[DIRECTIONS FOR THIS TASK] Reproduce the lines from the one bearing "Model this object" through the one bearing "# The origin", inclusive. Copy them exactly; include no other line.

---- SOURCE MATERIAL

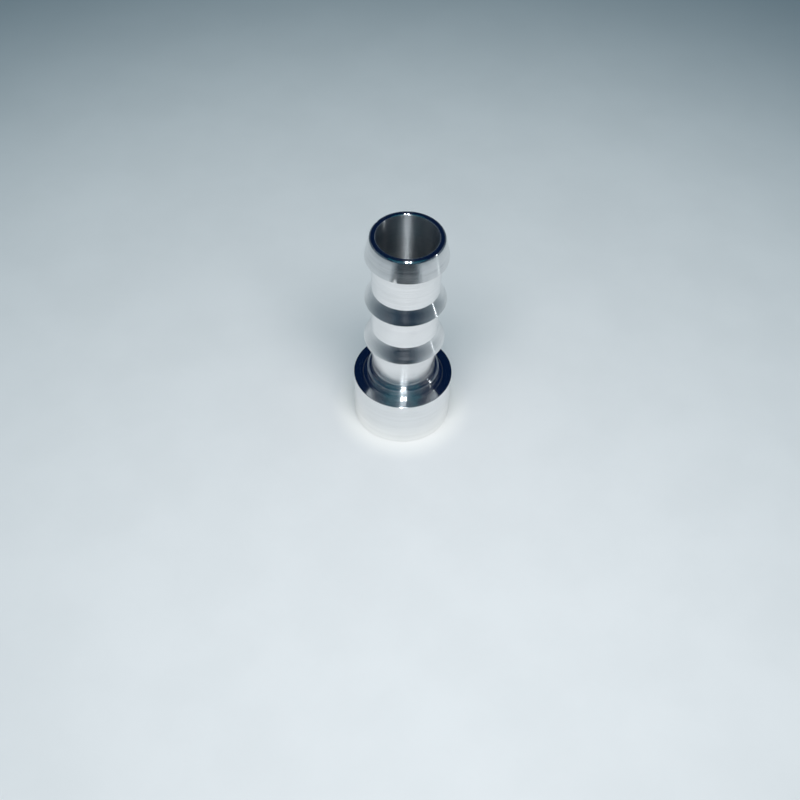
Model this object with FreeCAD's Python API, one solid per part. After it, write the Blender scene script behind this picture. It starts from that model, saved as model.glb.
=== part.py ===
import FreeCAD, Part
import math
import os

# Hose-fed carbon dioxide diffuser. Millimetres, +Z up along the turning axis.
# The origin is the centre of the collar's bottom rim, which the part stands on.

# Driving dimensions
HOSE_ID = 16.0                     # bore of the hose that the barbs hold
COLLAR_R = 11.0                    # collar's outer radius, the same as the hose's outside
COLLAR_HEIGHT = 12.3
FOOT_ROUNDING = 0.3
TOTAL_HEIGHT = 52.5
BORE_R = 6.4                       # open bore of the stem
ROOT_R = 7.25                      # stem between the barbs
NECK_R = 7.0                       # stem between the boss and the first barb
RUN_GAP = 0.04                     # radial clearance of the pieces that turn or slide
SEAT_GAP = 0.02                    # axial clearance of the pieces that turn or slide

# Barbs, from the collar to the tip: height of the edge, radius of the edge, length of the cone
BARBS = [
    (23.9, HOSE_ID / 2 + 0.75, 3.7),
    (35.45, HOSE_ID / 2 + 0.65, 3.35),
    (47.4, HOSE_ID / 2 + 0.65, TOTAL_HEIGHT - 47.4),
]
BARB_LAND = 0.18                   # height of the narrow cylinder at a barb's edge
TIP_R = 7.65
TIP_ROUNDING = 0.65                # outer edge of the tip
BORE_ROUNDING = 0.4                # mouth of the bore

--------
---- SOURCE MATERIAL

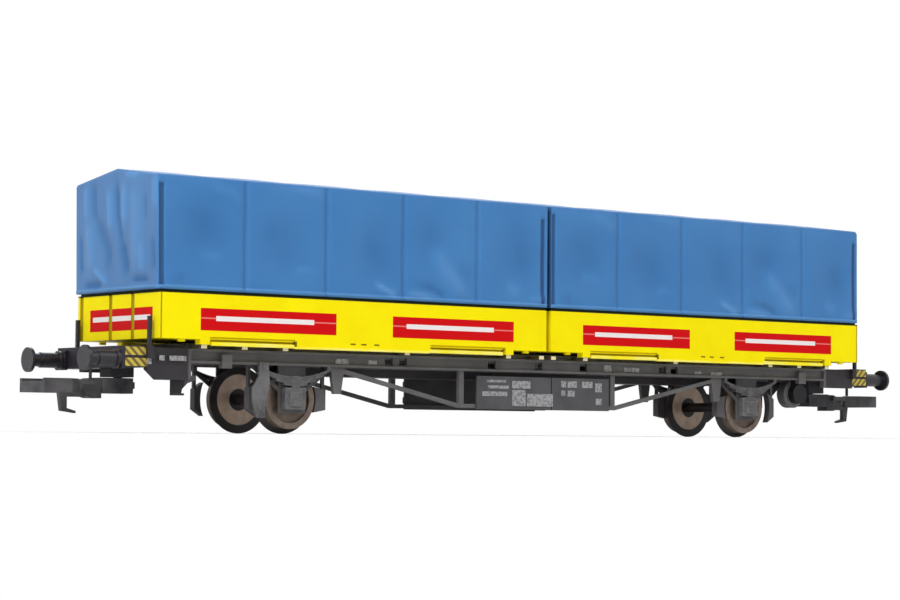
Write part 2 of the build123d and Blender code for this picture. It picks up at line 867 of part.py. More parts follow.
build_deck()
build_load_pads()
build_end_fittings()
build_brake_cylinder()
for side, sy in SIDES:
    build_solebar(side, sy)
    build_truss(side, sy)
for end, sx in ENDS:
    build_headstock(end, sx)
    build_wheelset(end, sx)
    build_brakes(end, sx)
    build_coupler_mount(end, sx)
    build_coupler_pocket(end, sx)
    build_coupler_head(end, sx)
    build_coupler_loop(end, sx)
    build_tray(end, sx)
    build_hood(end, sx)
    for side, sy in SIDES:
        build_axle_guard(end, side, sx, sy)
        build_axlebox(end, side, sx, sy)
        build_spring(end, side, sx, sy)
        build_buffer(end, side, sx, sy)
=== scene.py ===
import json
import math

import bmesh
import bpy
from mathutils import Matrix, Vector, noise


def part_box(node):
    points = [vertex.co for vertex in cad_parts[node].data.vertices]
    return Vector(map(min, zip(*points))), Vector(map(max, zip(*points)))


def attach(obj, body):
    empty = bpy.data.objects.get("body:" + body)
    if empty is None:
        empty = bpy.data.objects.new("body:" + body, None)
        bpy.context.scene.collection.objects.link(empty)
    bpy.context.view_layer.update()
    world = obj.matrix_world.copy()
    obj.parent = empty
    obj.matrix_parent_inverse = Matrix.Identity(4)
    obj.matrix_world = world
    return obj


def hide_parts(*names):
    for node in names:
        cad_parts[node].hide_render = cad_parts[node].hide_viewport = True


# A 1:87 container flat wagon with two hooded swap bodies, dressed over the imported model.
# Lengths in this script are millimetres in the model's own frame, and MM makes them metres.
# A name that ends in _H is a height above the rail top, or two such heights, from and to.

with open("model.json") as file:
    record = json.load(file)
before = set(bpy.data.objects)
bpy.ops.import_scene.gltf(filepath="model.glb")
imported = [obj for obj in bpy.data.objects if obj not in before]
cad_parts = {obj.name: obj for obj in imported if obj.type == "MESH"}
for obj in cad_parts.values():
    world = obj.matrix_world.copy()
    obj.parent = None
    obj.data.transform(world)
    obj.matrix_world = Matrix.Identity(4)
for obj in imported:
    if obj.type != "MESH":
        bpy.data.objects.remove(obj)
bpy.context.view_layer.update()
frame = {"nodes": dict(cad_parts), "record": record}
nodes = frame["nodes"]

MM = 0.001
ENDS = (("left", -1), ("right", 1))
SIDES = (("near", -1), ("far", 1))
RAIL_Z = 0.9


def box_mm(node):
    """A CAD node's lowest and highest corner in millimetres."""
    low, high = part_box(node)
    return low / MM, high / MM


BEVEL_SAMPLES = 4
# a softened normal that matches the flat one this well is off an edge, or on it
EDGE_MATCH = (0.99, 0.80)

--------

[EXPECTED ANSWER]
Model this object with FreeCAD's Python API, one solid per part. After it, write the Blender scene script behind this picture. It starts from that model, saved as model.glb.
=== part.py ===
import FreeCAD, Part
import math
import os

# Hose-fed carbon dioxide diffuser. Millimetres, +Z up along the turning axis.
# The origin is the centre of the collar's bottom rim, which the part stands on.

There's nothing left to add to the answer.